Before I get started, though, I want to send my condolences to those who lost loved ones when Continental Connection Flight 3407 crashed in Buffalo, N.Y., on Feb. 12. Events like this are heart-wrenching, but, thankfully, they are few and far between.

What's in a Name?

In the continuing tradition of coming up with cute ticker symbols for exchange-traded funds (ETFs), Claymore Securities recently launched the first airline ETF -- the Claymore/NYSE Arca Airline ETF.

The symbol? FAA. How sweet.

It got me to thinking about other clever symbols.

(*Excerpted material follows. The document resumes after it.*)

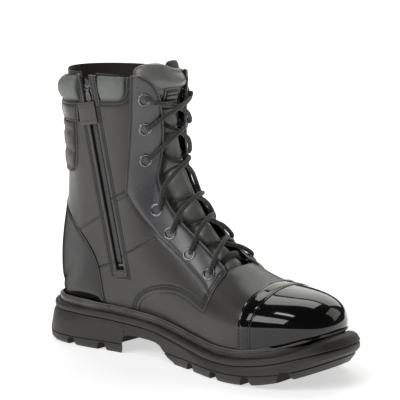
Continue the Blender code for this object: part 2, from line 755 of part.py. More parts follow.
def tongue():
    columns = np.linspace(-1, 1, 13)
    top, bottom = [], []
    for s in TONGUE_ROWS:
        half = tongue_half(s)
        for c in columns:
            here, normal = surface_frame(s, c * half)
            top.append(here + normal * tongue_height(s, c * half))
            bottom.append(here + normal * TONGUE_LOW)
    rows, cols, n = len(TONGUE_ROWS), len(columns), len(top)
    faces = []
    for r in range(rows - 1):
        for c in range(cols - 1):
            i = r * cols + c
            faces += [[i, i + cols, i + 1], [i + 1, i + cols, i + cols + 1]]
    faces += [[i + n for i in reversed(f)] for f in faces]
    rim = ([(r * cols, (r + 1) * cols) for r in range(rows - 1)]
           + [((rows - 1) * cols + c, (rows - 1) * cols + c + 1) for c in range(cols - 1)]
           + [((r + 1) * cols - 1 + cols, (r + 1) * cols - 1) for r in range(rows - 2, -1, -1)]
           + [(c + 1, c) for c in range(cols - 2, -1, -1)])
    faces += [[j, i, i + n, j + n] for i, j in rim]
    return make("tongue", "soft_leather", np.array(top + bottom), faces)


# ------------------------------------------------------------------ eyelets and lace

# Eyelet rows: station, and share of the side's length from the front centre line
EYELETS = [(8.20, .33), (9.16, .31), (10.20, .29), (11.40, .24), (14.56, .18), (16.56, .19), (18.48, .20)]
EYELET_BORE = 2.9
EYELET_BARREL = 3.6
EYELET_FLANGE = 5.0
LACE_RADIUS = 2.0


def eyelet_arc(k):
    s, c = EYELETS[k]
    return c * side_length(s, 1)


def eyelet_place(k, side):
    """Centre of an eyelet on the facets, and its axis."""
    here = on_surface(EYELETS[k][0], side * eyelet_arc(k))
    place, _, _, _ = FACETS.find_nearest(Vector(here))
    return np.array(place), surface_frame(EYELETS[k][0], side * eyelet_arc(k))[1]


def eyelets():
    front = RAISED + .95
    profile = [(EYELET_BORE, -3.1), (4.6, -3.1), (4.6, -2.5), (EYELET_BARREL, -2.5), (EYELET_BARREL, front),
               (EYELET_FLANGE, front), (EYELET_BORE, front + .8)]
    for side, label in ((-1, "medial"), (1, "lateral")):
        for k in range(len(EYELETS)):
            here, normal = eyelet_place(k, side)
            revolve("eyelet_%s_%d" % (label, k + 1), "eyelet", profile, here, normal, 9)
            facing = bpy.data.objects["facing_%s_%s" % ("lower" if k < 4 else "upper", label)]
            hole = drill("hole_%s_%d" % (label, k + 1), here, normal, EYELET_BARREL + .35)
            boolean(facing, hole)


def drill(name, origin, axis, radius, sides=10, reach=6.0):
    axis = Vector(axis).normalized()
    side = axis.orthogonal().normalized()
    other = axis.cross(side)
    verts = []
    for h in (-reach, reach):
        for k in range(sides):
            angle = 2 * math.pi * k / sides
            out = side * math.cos(angle) + other * math.sin(angle)
            verts.append(np.array(Vector(origin) + out * radius + axis * h))
    faces = [list(range(sides))[::-1], list(range(sides, 2 * sides))]
    faces += [[k, (k + 1) % sides, sides + (k + 1) % sides, sides + k] for k in range(sides)]
    return make(name, None, verts, faces)


LACE_UNDER = -5.9
LACE_OVER = 5.5
LACE_LOW = 0.0
LACE_HIGH = 4.7


def rise_through(k, side):
    """Lace up through an eyelet: from under the facing to above its flange."""
    s, arc = EYELETS[k][0], eyelet_arc(k)
    steps = [(-3.6, LACE_UNDER), (-.9, LACE_UNDER + .7), (0, -3.4), (0, 2.8), (-1.0, LACE_OVER - .7),
             (-3.8, LACE_OVER)]
    here, normal = eyelet_place(k, side)
    toward = on_surface(s, side * (arc - 6)) - here
    toward -= normal * (toward @ normal)
    toward /= np.linalg.norm(toward)
    return [here + toward * -d + normal * h for d, h in steps]


def rung(k, side, centre_height):
    """Lace from eyelet k on one side over the tongue and under the facing to the next one up."""
    s0, s1 = EYELETS[k][0], EYELETS[k + 1][0]
    e0, e1 = throat_half(s0 * .75 + s1 * .25), throat_half(s0 * .2 + s1 * .8)
    points = [(s0 + .22 * (s1 - s0), e0 - 1.5, 4.3 + .2 * (centre_height - LACE_LOW)),
              (s0 + .36 * (s1 - s0), e0 * .48, centre_height + (.8 if centre_height < 2 else .2)),
              (s0 + .52 * (s1 - s0), 0, centre_height),
              (s0 + .68 * (s1 - s0), -e1 * .50, centre_height - (1.6 if centre_height < 2 else 1.9)),
              (s0 + .82 * (s1 - s0), -(e1 - 4.5), LACE_UNDER + .6),
              (s0 + .93 * (s1 - s0), -(e1 + .5), LACE_UNDER)]
    return [lifted(s, side * a, h) for s, a, h in points]


def last_rung(k, side, centre_height):
    """Lace from eyelet k over the tongue and the far facing, down into the top eyelet, and its end."""
    s0, s1 = EYELETS[k][0], EYELETS[k + 1][0]
    e0, e1 = throat_half(s0 * .75 + s1 * .25), throat_half(s0 * .35 + s1 * .65)
    arc = eyelet_arc(k + 1)
    high = centre_height > 2
    points = [(.22, e0 - 1.5, 5.2 if high else 4.3), (.33, e0 * .48, centre_height + .3),
              (.46, 0, centre_height), (.58, -e1 * .5, centre_height + (-.6 if high else .6)),
              (.68, -(e1 - 1.5), 4.1), (.82, -(e1 + arc) / 2, LACE_OVER - .6),
              (.92, -(arc - 6.5), LACE_OVER - .1)]
    over = [lifted(s0 + f * (s1 - s0), side * a, h) for f, a, h in points]
    tail = [(-.07, arc - 6.3, LACE_UNDER - .2), (-.24, arc - 8.3, LACE_UNDER - .4),
            (-.46, arc - 9.2, LACE_UNDER - .5)]
    return over + rise_through(k + 1, -side)[::-1] + [lifted(s1 + ds, -side * a, h) for ds, a, h in tail]


def lace_points():
    """One lace, from its end inside one top eyelet to its end inside the other."""
    last = len(EYELETS) - 1
    runs = {}
    for start in (-1, 1):
        pts, side = [], start
        for k in range(last):
            pts += rise_through(k, side)
            centre = LACE_HIGH if side < 0 else LACE_LOW
            pts += last_rung(k, side, centre) if k + 1 == last else rung(k, side, centre)
            side = -side
        runs[start] = pts
    s = EYELETS[0][0]
    edge = throat_half(s)
    bar = [(edge + 1.5, LACE_UNDER), (edge - 4, LACE_UNDER + 1.2), (edge * .3, -.2)]
    bar_points = [lifted(s, side * a, h) for side, (a, h) in
                  [(-1, bar[0]), (-1, bar[1]), (-1, bar[2]), (1, bar[2]), (1, bar[1]), (1, bar[0])]]
    return runs[-1][::-1] + bar_points + runs[1]


def lace():
    curve = bpy.data.curves.new("lace", "CURVE")
    curve.dimensions = "3D"
    curve.bevel_depth = LACE_RADIUS * MM
    curve.bevel_resolution = 2
    curve.use_fill_caps = True
    points = lace_points()
    spline = curve.splines.new("POLY")
    spline.points.add(len(points) - 1)
    for point, co in zip(spline.points, points):
        point.co = (*(co * MM), 1)
    curve.materials.append(material("lace"))
    bpy.context.scene.collection.objects.link(bpy.data.objects.new("lace", curve))
    for label, tip, before in (("aglet_first", points[0], points[1]), ("aglet_last", points[-1], points[-2])):
        out = (tip - before) / np.linalg.norm(tip - before)
        profile = [(.3, GAP), (2.2, GAP), (2.2, 7.5), (1.2, 8.5), (.3, 8.5)]
        revolve(label, "aglet", profile, tip, out, 8)


# ------------------------------------------------------------------ zip

def zip_frame():
    """Origin at the top of the zip on the leather surface; u forward, v down, n outward."""
    origin = np.array([zip_x(ZIP_TOP_Z), zip_y(ZIP_TOP_Z), ZIP_TOP_Z])
    down = np.array([-ZIP_X_SLOPE, -ZIP_Y_SLOPE, -1.0])
    down /= np.linalg.norm(down)
    out = np.array([0.0, -1.0, ZIP_Y_SLOPE])
    out /= np.linalg.norm(out)
    forward = np.cross(down, out)
    forward /= np.linalg.norm(forward)
    if forward[0] < 0:
        forward = -forward
    return origin, forward, down, out


ZIP_LENGTH = (ZIP_TOP_Z - ZIP_END_Z) * math.sqrt(1 + ZIP_X_SLOPE**2 + ZIP_Y_SLOPE**2)
SLIDER_AT = 4.0
SLIDER_LENGTH = 11.0
PULL_AXIS = (4.5, .55)
PULL_LENGTH = 10.4
TAB_TOP = 19.5
TAB_BOTTOM = 38.0
TAB_ROOT = -12.4
TAB_TIP = 8.0


def rectangle(u0, u1, v0, v1, cut=0.0):
    """Corners in the order that faces +n when u, v, n is left-handed; cut trims the corners."""
    if not cut:
        return [(u0, v0), (u0, v1), (u1, v1), (u1, v0)]
    return [(u0, v0 + cut), (u0, v1 - cut), (u0 + cut, v1), (u1 - cut, v1), (u1, v1 - cut),
            (u1, v0 + cut), (u1 - cut, v0), (u0 + cut, v0)]


def zip_parts():
    frame = zip_frame()
    for label, sign in (("front", 1), ("rear", -1)):
        near, far, inner, outer = sign * 1.6, sign * 13.0, sign * .75, sign * 3.2
        tape = rectangle(min(near, far), max(near, far), -1, ZIP_LENGTH + 4)
        prism("zip_tape_" + label, "zip_tape", tape, -4.05, -3.5, frame)
        chain = rectangle(min(inner, outer), max(inner, outer), 0, ZIP_LENGTH - 3)
        prism("zip_chain_" + label, "zip_coil", chain, -3.15, -1.7, frame)
    stop = rectangle(-3.6, 3.6, ZIP_LENGTH - 2.6, ZIP_LENGTH)
    prism("zip_bottom_stop", "zip_metal", stop, -3.15, -2.2, frame)
    end_patch = rectangle(-11, 10, ZIP_LENGTH + .5, ZIP_LENGTH + 8.5, 2.5)
    prism("zip_end_patch", "leather", end_patch, OVERLAY + .2, OVERLAY + 1.4, frame)
    slider(frame)
    pull(frame)
    tab(frame)


def slider(frame):
    """Two plates joined by a thin post that runs in the gap between the two rows."""
    v0, v1 = SLIDER_AT, SLIDER_AT + SLIDER_LENGTH
    top = prism("zip_slider", "zip_metal", rectangle(-4.1, 4.1, v0, v1, 1.2), -1.3, -.3, frame)
    under = prism("slider_under_plate", None, rectangle(-4.1, 4.1, v0, v1, 1.2), -5.5, -4.4, frame)
    post = prism("slider_post", None, rectangle(-.4, .4, v0 + 1.5, v0 + 5.5), -5.0, -.8, frame)
    boolean(top, post, "UNION")
    boolean(top, under, "UNION")
    for k, u in enumerate((-2.3, 2.3)):
        lug = rectangle(u - .5, u + .5, v0 + PULL_AXIS[0] - 1.2, v0 + PULL_AXIS[0] + 1.2)
        boolean(top, prism("slider_lug_%d" % k, None, lug, -.7, .9, frame), "UNION")


def pull(frame):
    """A short tab that hangs from a cross-bar between the slider's two lugs."""
    v0 = SLIDER_AT + PULL_AXIS[0]
    outline = [(-1.45, v0 - .45), (-1.45, v0 + 2.6), (-2.6, v0 + 4), (-2.6, v0 + PULL_LENGTH - 1),
               (-1.6, v0 + PULL_LENGTH), (1.6, v0 + PULL_LENGTH), (2.6, v0 + PULL_LENGTH - 1),
               (2.6, v0 + 4), (1.45, v0 + 2.6), (1.45, v0 - .45)]
    prism("zip_pull", "zip_metal", outline, .1, .95, frame)


def tab(frame):
    """Leather tab over the slider's path, sewn on at its rear edge and snapped at its tip."""
    outline = rectangle(TAB_ROOT, TAB_TIP, TAB_TOP, TAB_BOTTOM, 1.0)
    prism("zip_tab", "leather", outline, 1.5, 3.0, frame)


# ------------------------------------------------------------------ build

def clear_scene():
    for item in list(bpy.context.scene.objects):
        bpy.data.objects.remove(item, do_unlink=True)


def main():
    clear_scene()
    sole_unit()
    inside_pieces()
    upper_panels()
    collar_and_trim()
    inner_layers()
    tongue()
    eyelets()
    lace()
    zip_parts()
    for item in bpy.context.scene.objects:
        if item.type == "MESH" and item.name.startswith(("eyelet", "aglet")):
            item.data.shade_smooth()
            item.data.set_sharp_from_angle(angle=math.radians(40))


main()
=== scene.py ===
"""The looks of a side-zip leather fire station boot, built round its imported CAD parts.

+X points to the toe, +Z up, and the medial side with the zip faces -Y. Working numbers are
millimetres. The upper is drawn on one base surface, addressed by station s and by arc distance a
from the front centre line, lateral side positive; h is height above that surface.
"""
import math

import bmesh
import bpy
import numpy as np
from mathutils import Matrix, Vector


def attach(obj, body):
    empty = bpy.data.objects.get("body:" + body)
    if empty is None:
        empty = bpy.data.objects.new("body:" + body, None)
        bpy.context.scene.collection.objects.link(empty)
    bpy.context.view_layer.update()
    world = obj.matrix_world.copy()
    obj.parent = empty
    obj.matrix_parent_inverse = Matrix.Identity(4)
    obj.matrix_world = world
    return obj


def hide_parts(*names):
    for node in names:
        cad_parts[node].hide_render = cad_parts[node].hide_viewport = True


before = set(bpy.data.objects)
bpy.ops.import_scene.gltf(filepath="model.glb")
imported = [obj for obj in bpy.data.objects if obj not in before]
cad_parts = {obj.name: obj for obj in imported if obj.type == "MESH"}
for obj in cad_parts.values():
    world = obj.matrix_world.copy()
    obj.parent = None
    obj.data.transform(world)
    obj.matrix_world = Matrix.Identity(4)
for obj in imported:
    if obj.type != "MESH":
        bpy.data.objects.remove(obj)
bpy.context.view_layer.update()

MM = 0.001

# ------------------------------------------------------------------ base surface, as in the CAD part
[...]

Here's a list I came up with, just for grins and giggles:

  • FAN -- wind energy
  • TAN -- solar energy
  • JNK -- high-yield bonds
  • MOO -- agribusiness
  • COW -- livestock
  • DIG -- oil & gas
  • DUG -- short oil and gas
  • KOL -- coal
  • CUT -- timber
  • WOOD -- timber & forestry
  • GULF -- Middle East dividend
  • ROI -- large-cap growth
  • DOG -- short Dow
  • ROM -- technology

OK, enough silliness. Let's get back to FAA.

Will FAA Take Flight?

You'd think with more than 700 ETFs floating around (as of the end of November) that someone would have launched an airline ETF by now. But FAA is the first.

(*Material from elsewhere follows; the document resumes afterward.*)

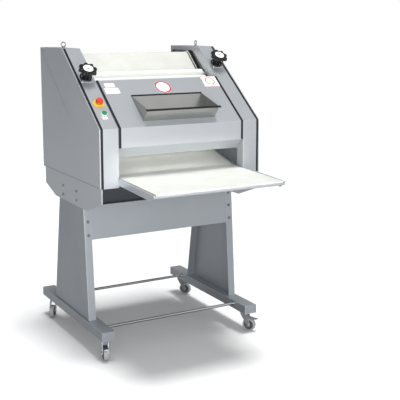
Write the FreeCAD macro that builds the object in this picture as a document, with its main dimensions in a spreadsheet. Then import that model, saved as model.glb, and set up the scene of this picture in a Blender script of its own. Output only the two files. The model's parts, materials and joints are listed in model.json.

Other than its ticker, there's nothing terribly creative about FAA, which tracks the newly created NYSE Arca Global Airline Index. The ETF contains 25 stocks, with U.S. carriers comprising 70% of the assets.

Interestingly, not one of the 25 qualifies as a large-cap stock (more than $10 billion in market cap). This tells you how far airlines have fallen.

The major players on the U.S. side are Continental Airlines (CAL), Southwest Airlines (LUV) and AMR Corp. (AMR), which make up about 40% of the fund's assets.

CAL, LUV and AMR reported earnings at the end of January, and all logged losses. None were a surprise.